I have a lexer module that given a string extracts the tokens from it if it's a valid language expression and then I pass that list of tokens to the parser which should build an internal representation of the command (defined as an algebraic data type).

These are my Tokens:

--Tokens for the parser
data Token = Kw Keyword
| Num Int
| Op Operator
| Str String
| Sym Symbol
deriving Show 

I'm having trouble with binary operators. I'll put as an example the sum, but it happens the same with all of them, either boolean or integers.

For example if I'd run the program parse "x:=2+3" I should get the following list of tokens from the lexer
[Str "x", Op Colon, Op Equal, Num 2, OP, Plus, Num 3]
which is actually what I'm getting.

But then the parser should return the command
Assign "x" (Ibin Plus (Const 2) (Const 3)
which is the correct representation of the command. But instead of that I'm getting the following representation:
Assign "x" (Const 2)

I guess that I screwed it at some point in the pIntExpr function because the variable identifier and the := of the assignment are parsed OK and it's not parsing the last elements. Here are the relevant parsers for this example, to see if someone can orientate me in what I'm doing wrong.

-- Integer expressions
data IntExpr = Const Int 
         | Var Iden --Iden=String
         | Neg IntExpr
         | IBin OpInt IntExpr IntExpr
         deriving Show

type TParser = Parsec [Token] ()

--Internal representation of the commands
data Comm = Skip 
      | Assign Iden IntExpr
      | If Assert Comm Comm
      | Seq Comm Comm
      | While Assert Comm
      | Newvar Iden IntExpr Comm
        deriving Show

--Parser for non sequential commands
pComm' :: TParser Comm
pComm' = choice [pif,pskip,pAssign,pwhile,pNewVar]

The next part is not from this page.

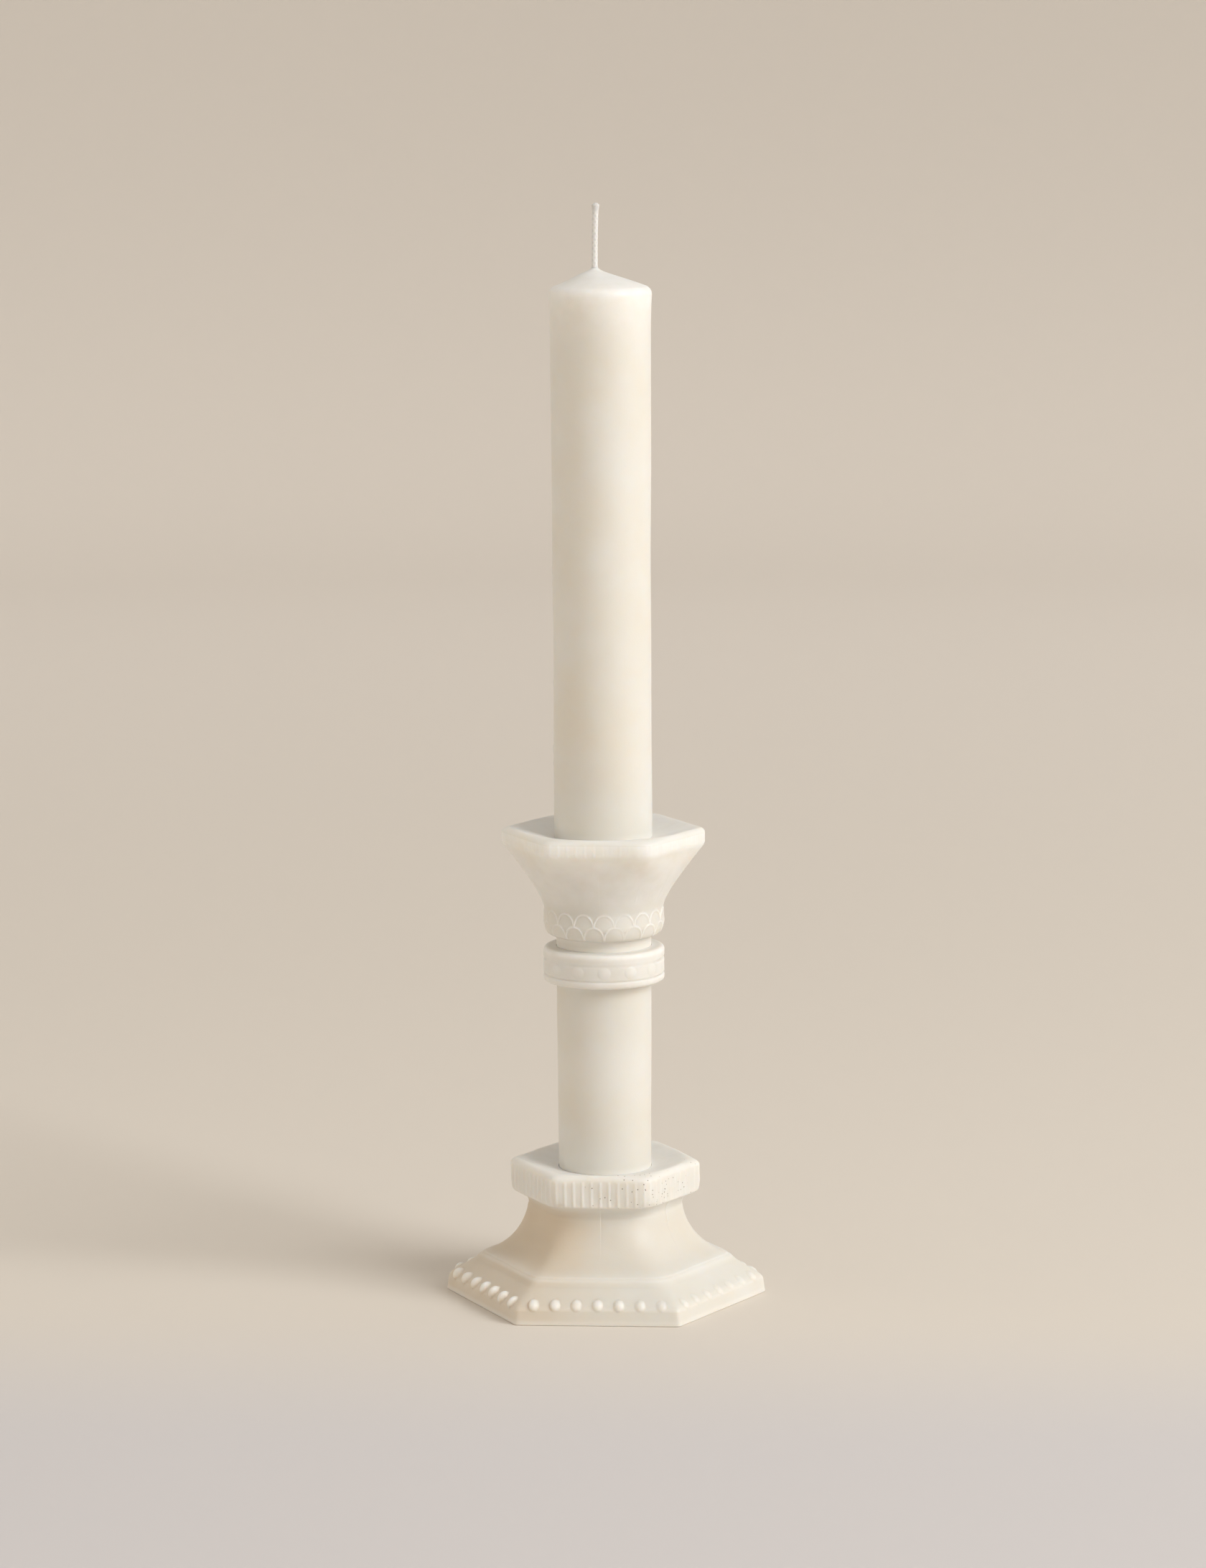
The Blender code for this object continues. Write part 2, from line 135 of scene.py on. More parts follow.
class WaxSettings(bpy.types.PropertyGroup):
    ivory: FloatVectorProperty(
        name="Ivory", description="Colour of the wax in its body", subtype="COLOR",
        min=0.0, max=1.0, default=linear("E3E1DA"))
    amber: FloatVectorProperty(
        name="Cloud", description="Warmer colour that drifts through the body", subtype="COLOR",
        min=0.0, max=1.0, default=linear("E1DCD0"))
    # Painted shade: the darker, warmer colour mixed into the foot's left side and its hollow neck
    painted_shade_colour: FloatVectorProperty(
        name="Deep", description="Warmest colour, where the wax is thickest and least frosted",
        subtype="COLOR", min=0.0, max=1.0, default=linear("D8C9B3"))
    # Painted light: the lighter colour mixed in near the joints, where light is lost between
    # castings
    joint_light_colour: FloatVectorProperty(
        name="Fresh", description="Colour of the wax that welds the joints", subtype="COLOR",
        min=0.0, max=1.0, default=linear("ECE9E2"))
    # Frost on raised wax, and painted light on the flare, the sunk tops, the lip under the collar
    # and the candle's top
    frost_and_light: FloatVectorProperty(
        name="Frost", description="Whiter colour of thin, raised and fast-cooled wax",
        subtype="COLOR", min=0.0, max=1.0, default=linear("EEECE7"))
    roughness: FloatProperty(
        name="Roughness", description="Satin of the cast surface", subtype="FACTOR",
        min=0.0, max=1.0, default=0.46)


class FootSettings(bpy.types.PropertyGroup):
    pearls: IntProperty(
        name="Pearls a side", description="Pearls along each side of the foot", min=1, default=7)
    pearl_pitch: FloatProperty(
        name="Pearl pitch", description="Distance between pearls", unit="LENGTH",
        default=4.74 * MM)
    pearl_rise: FloatProperty(
        name="Pearl rise", description="How proud a pearl stands", unit="LENGTH",
        default=0.95 * MM)


class CollarSettings(bpy.types.PropertyGroup):
    ridges: IntProperty(
        name="Ridges a side", description="Upright ridges along each side of the collar",
        min=1, default=11)
    ridge_pitch: FloatProperty(
        name="Ridge pitch", description="Distance between ridges", unit="LENGTH",
        default=1.98 * MM)
    ridge_rise: FloatProperty(
        name="Ridge rise", description="How proud a ridge stands", unit="LENGTH",
        default=0.22 * MM)


class RingSettings(bpy.types.PropertyGroup):
    knobs: IntProperty(
        name="Knobs", description="Low knobs around the ring", min=1, default=14)
    knob_rise: FloatProperty(
        name="Knob rise", description="How proud a knob stands", unit="LENGTH",
        default=0.17 * MM)


class CupSettings(bpy.types.PropertyGroup):
    ridges: IntProperty(
        name="Ridges a side", description="Upright ridges along each side of the rim",
        min=1, default=12)
    ridge_pitch: FloatProperty(
        name="Ridge pitch", description="Distance between ridges", unit="LENGTH",
        default=1.95 * MM)
    ridge_rise: FloatProperty(
        name="Ridge rise", description="How proud a ridge stands", unit="LENGTH",
        default=0.2 * MM)
    scales: IntProperty(
        name="Scales", description="Scales in each row around the bowl", min=1, default=18)
    scale_rise: FloatProperty(
        name="Scale rise", description="How proud a scale's rim stands", unit="LENGTH",
        default=0.22 * MM)


class WickSettings(bpy.types.PropertyGroup):
    strands: IntProperty(
        name="Strands", description="Braid strands that run each way round the wick",
        min=1, default=4)
    lay: FloatProperty(
        name="Lay", description="Height in which a strand goes once round", unit="LENGTH",
        default=5.2 * MM)


class StudioSettings(bpy.types.PropertyGroup):
    paper: FloatVectorProperty(
        name="Paper", description="Colour of the backdrop paper", subtype="COLOR",
        min=0.0, max=1.0, default=linear("E5DBCD"))
    # Painted light: the paper far behind the candle is lighter
    far_paper_light: FloatVectorProperty(
        name="Far paper", description="Colour of the paper far behind the candle",
        subtype="COLOR", min=0.0, max=1.0, default=linear("F4EBDF"))
    # Painted shade: the paper where it rises to the wall is darker than far behind
    wall_paper_shade: FloatVectorProperty(
        name="Wall paper", description="Colour of the paper where it has risen to the wall",
        subtype="COLOR", min=0.0, max=1.0, default=linear("E3DACE"))
    # Painted shade: the paper in front of the candle is darker and cooler
    near_paper_shade: FloatVectorProperty(
        name="Near paper", description="Colour of the paper in front of the candle",
        subtype="COLOR", min=0.0, max=1.0, default=linear("D9D3CF"))
    key_power: FloatProperty(
        name="Key light", description="Power of the softbox", unit="POWER", default=39.5)
    fill_power: FloatProperty(
        name="Fill light", description="Power of the fill panel", unit="POWER", default=3.6)
    air: FloatProperty(
        name="Room light", description="Strength of the light from all round", default=0.59)


class CandleSettings(bpy.types.PropertyGroup):
    wax: PointerProperty(type=WaxSettings)
    foot: PointerProperty(type=FootSettings)
    collar: PointerProperty(type=CollarSettings)
    ring: PointerProperty(type=RingSettings)
    cup: PointerProperty(type=CupSettings)
    wick: PointerProperty(type=WickSettings)
    studio: PointerProperty(type=StudioSettings)


# ---------------------------------------------------------------- shapes

def stretch(start, end, pieces):
    """Points from start towards end on a straight line; the end is left to what follows."""
    shares = [i / pieces for i in range(pieces)]
    return [(start[0] + (end[0] - start[0]) * t, start[1] + (end[1] - start[1]) * t)
            for t in shares]


def bend(start, corner, end, pieces):
    """Points from start towards end on a curve that rounds a corner; the end is left out."""
    points = []
    for i in range(pieces):
        t = i / pieces
        points.append(tuple(a * (1 - t) ** 2 + 2 * b * t * (1 - t) + c * t * t
                            for a, b, c in zip(start, corner, end)))
    return points


def arc(centre, radius, start, end, pieces):
    """Points on a circle from the start angle to the end angle, in degrees, end included."""
    angles = [math.radians(start + (end - start) * i / pieces) for i in range(pieces + 1)]
    return [(centre[0] + radius * math.cos(a), centre[1] + radius * math.sin(a)) for a in angles]


def turn(name, profile, steps, closed=True):
    """Turns a profile about Z: a coarse spin, then each step of it cut finer.

    Returns the mesh and, for each of its points, its angle and its row in the profile.
    """
    shape = bmesh.new()
    number = shape.verts.layers.int.new("profile_row")
    line = []
    for index, row in enumerate(profile):
        vert = shape.verts.new((row[0], 0.0, row[1]))
        vert[number] = index
        line.append(vert)
    pairs = zip(line, line[1:] + line[:1]) if closed else zip(line, line[1:])
    edges = [shape.edges.new(pair) for pair in pairs]
    coarse = SPIN_STEPS if steps > SPIN_STEPS else steps
    bmesh.ops.spin(shape, geom=line + edges, cent=(0, 0, 0), axis=(0, 0, 1), angle=math.tau,
                   steps=coarse, use_merge=True)
    bmesh.ops.remove_doubles(shape, verts=shape.verts, dist=0.001 * MM)
    if steps > coarse:
        around = [edge for edge in shape.edges
                  if edge.verts[0][number] == edge.verts[1][number]]
        bmesh.ops.subdivide_edges(shape, edges=around, cuts=steps // coarse - 1)
    bmesh.ops.recalc_face_normals(shape, faces=shape.faces)
    if any(not edge.is_manifold for edge in shape.edges):
        raise RuntimeError(f"{name} isn't closed")
    mesh = bpy.data.meshes.new(name)
    shape.to_mesh(mesh)
    shape.free()
    points = read_points(mesh)
    rows = np.zeros(len(mesh.vertices), np.int32)
    mesh.attributes["profile_row"].data.foreach_get("value", rows)
    mesh.attributes.remove(mesh.attributes["profile_row"])
    return mesh, np.arctan2(points[:, 1], points[:, 0]), rows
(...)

--Parser for the assignment command
pAssign :: TParser Comm
pAssign = do v <- pvar
             _ <- silentOp Colon
             _ <- silentOp Equal
             e <- pIntExp
             return $ Assign v e 

-- Integer expressions parser
pIntExp :: TParser IntExpr
pIntExp = choice [ var'  --An intexp is either a variable
                  , num  --Or a numeric constant
                  , pMul --Or <intexp>x<intexp>
                  , pSum --Or <intexp>+<intexp>
                  , pRes --Or <intexp>-<intexp>
                  , pDiv --Division
                  , pMod --Modulus
                  , pNeg --Unary "-"
                 ]

-- Parser for <intexp>+<intexp>
pSum :: TParser IntExpr
pSum = do 
    e <- pIntExp
    _ <- silentOp Lexer.Plus
    e' <- pIntExp
    return $ IBin Lang.Plus e e'

UPDATE TAKING INTO ACCOUNT AndrewC's ANSWER
Unfortunately moving the var' parser down in the choice list didn't work, it yields the same result. But I took AndrewC's answer into account and tried to "manually" trace the execution (I'm not familiar with ghci's debugger and ended up doing lot of single steps and got lost eventually). This is how I reason it:

I got this token list from the lexer: [Str "x", Op Colon, Op Equal, Num 2, OP Plus, Num 3]

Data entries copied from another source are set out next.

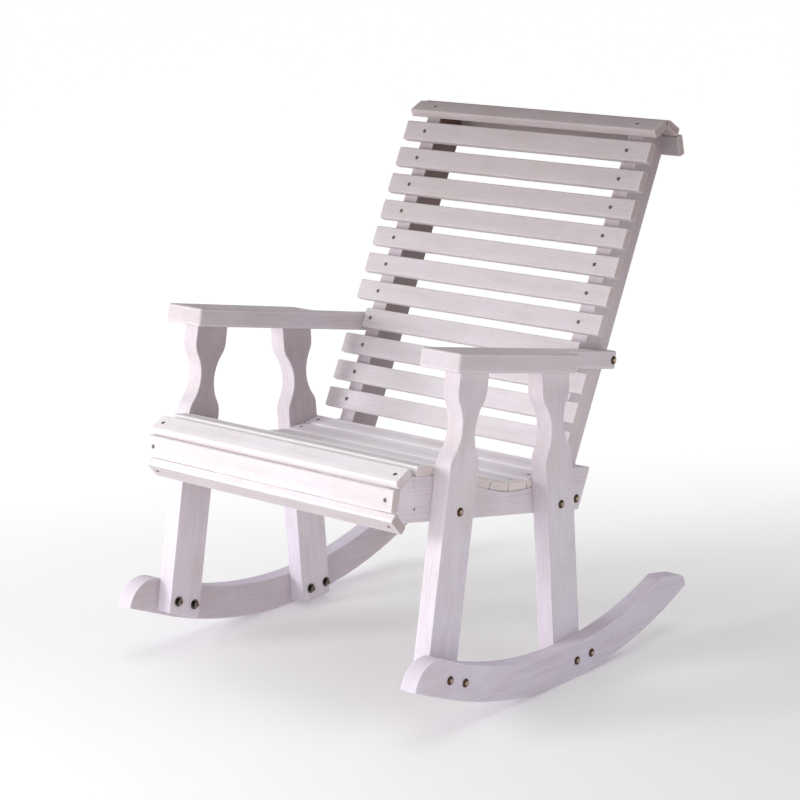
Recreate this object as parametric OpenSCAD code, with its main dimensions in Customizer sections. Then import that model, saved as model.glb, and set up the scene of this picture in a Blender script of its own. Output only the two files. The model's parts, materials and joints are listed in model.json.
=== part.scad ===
// Slatted rocking chair with scalloped legs, paddle arms and a rolled seat front and back top.
// The front faces -Y, the sitter's left is +X, the floor is z = 0 and x = 0 is the mirror plane.
// Side shapes are drawn level, in a (y, z) plane whose y = 0 is the front of the arms,
// and the finished chair is then leaned back to the angle at which it balances when empty.

/* [Lumber] */
// Thickness of the frame boards
board_t = 38.1; // [34:0.1:42]
// Width of the legs and the seat rails
board_w = 88.9; // [84:0.1:94]
// Width of the back uprights
upright_w = 82.6; // [78:0.1:90]
// Thickness of every slat
slat_t = 19.05; // [17:0.05:21]
// Width of the back, roll and edge slats
slat_w = 44.45; // [42:0.05:47]
// Width of the slats in the middle of the seat
wide_slat_w = 57.15; // [54:0.05:59]
// Radius that eases the long edges of the slats
slat_edge_r = 4; // [1:0.5:6]

/* [Width] */
// Distance between the two back uprights
back_gap = 511.6; // [480:0.1:560]
// Gap that keeps a slat's end clear of the board beside it
end_gap = 0.5; // [0.2:0.1:2]

/* [Rockers] */
// Radius of the curve that meets the floor
rocker_r = 1007; // [980:1:1040]
// Distance of the curve's centre behind the front of the arms
rocker_y = 274; // [265:1:285]
// Depth of a rocker between its two curves
rocker_depth = 73; // [70:1:80]
// Radius of the front nose
nose_r = 64; // [55:1:66]
// Angle from the bottom of the curve to the centre of the nose
nose_angle = 14.8; // [14:0.1:16]
// Angle from the bottom of the curve to where the front of its underside runs straight
straight_angle = 12.5; // [11:0.5:14]
// Radius of the rear tip
tip_r = 30; // [25:1:34]
// Distance of the rear tip's centre behind the front of the arms
tip_y = 829; // [800:1:840]
// Height of the rear tip's centre in the level drawing
tip_z = 182; // [176:1:184]
// Gap that the legs keep above the bottom of the rocker
leg_lift = 8; // [5:0.5:12]

/* [Legs] */
// Distance of the front leg behind the front of the arms
front_leg_y = 34.4; // [30:0.1:40]
// Distance of the rear leg's top behind the front of the arms
rear_leg_y = 293.4; // [285:0.1:300]
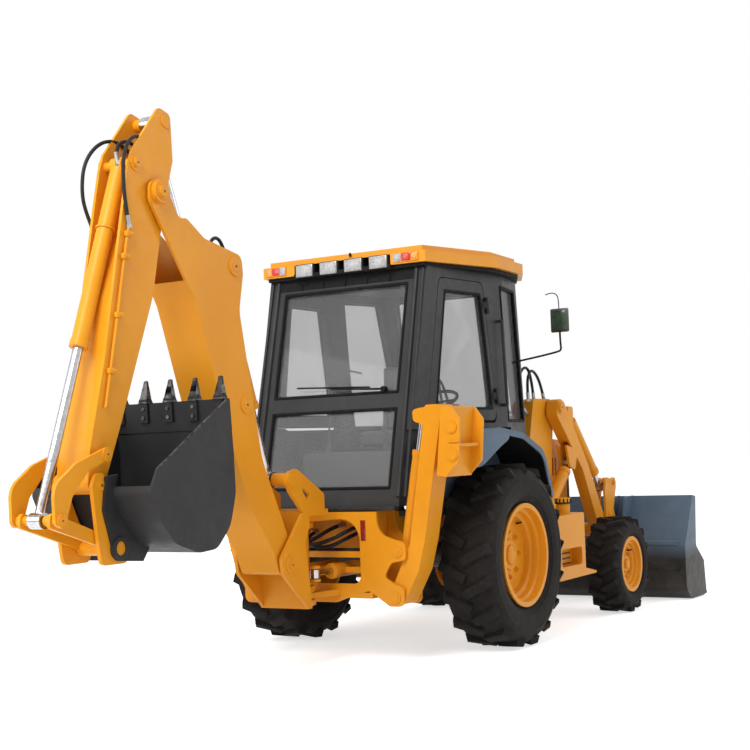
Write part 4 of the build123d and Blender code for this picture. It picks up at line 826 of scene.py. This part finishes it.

So, the pComm' parser fails with pif and pskip, but succeds with pAssign, consuming Str "x", Op Colon and Op Equal and trying to parse [Num 2, OP Plus, Num 3] with pIntExp (!!)

The pIntExp parser then tries the var' parser and fails, but succeds with the num parser consuming the Num 2 token and therefore returning the erroneous result Assign "x" (Const 2).

So with AndrewC's advice in mind about choice, I moved num parser down in the list too. For the sake of simplicity I'll consider pIntExp as choice [pSum, num, var´] that it's what's relevant for this particular example.

The first part of the reasoning remains the same. So I'll restart from (!!) where we had
[Num 2, Op Plus, Num 3] to be parsed by pIntExp
pIntExp tries now first with pSum, which in turn "calls" pIntExp again, which will try pSum again, and so the program hangs. I tried it and it indeed hangs and never ends.

So I was wondering if there's a form to make the pSum parser "lookahead" for the Op Plus token and then parse the corresponding expressions?

UPDATE 2: After "googling" a little bit more now that I've identified the problem I found that the combinational parsers chainl1 and/or chainl might be just what I need. I'll be playing with these and if I work it out post the solution

1

1 Answers

4
votes

The choice function tries the parser it's given in the order they are in the list.

Since yoiur parser for variables appears before your parser for the more complicated addition expression, it suceeds before the other is tried.

To solve this problem, put the variable parser after any expressions that start with a variable (and think through any other substring-matching issues when using choice.

Similar problems incude 3 - 4 + 1 evaluating to -2. People expect left association in the absence of other priorities (so sum - term instead of term - sum).

You also might not want 1 + 10 * 5 to eveluate to 55, so you'll have to be careful around + and * etc if you want to implement operator precedence. You can achieve this by parsing an expression made up of multiplication as a term and then an additive expression as a sum of terms.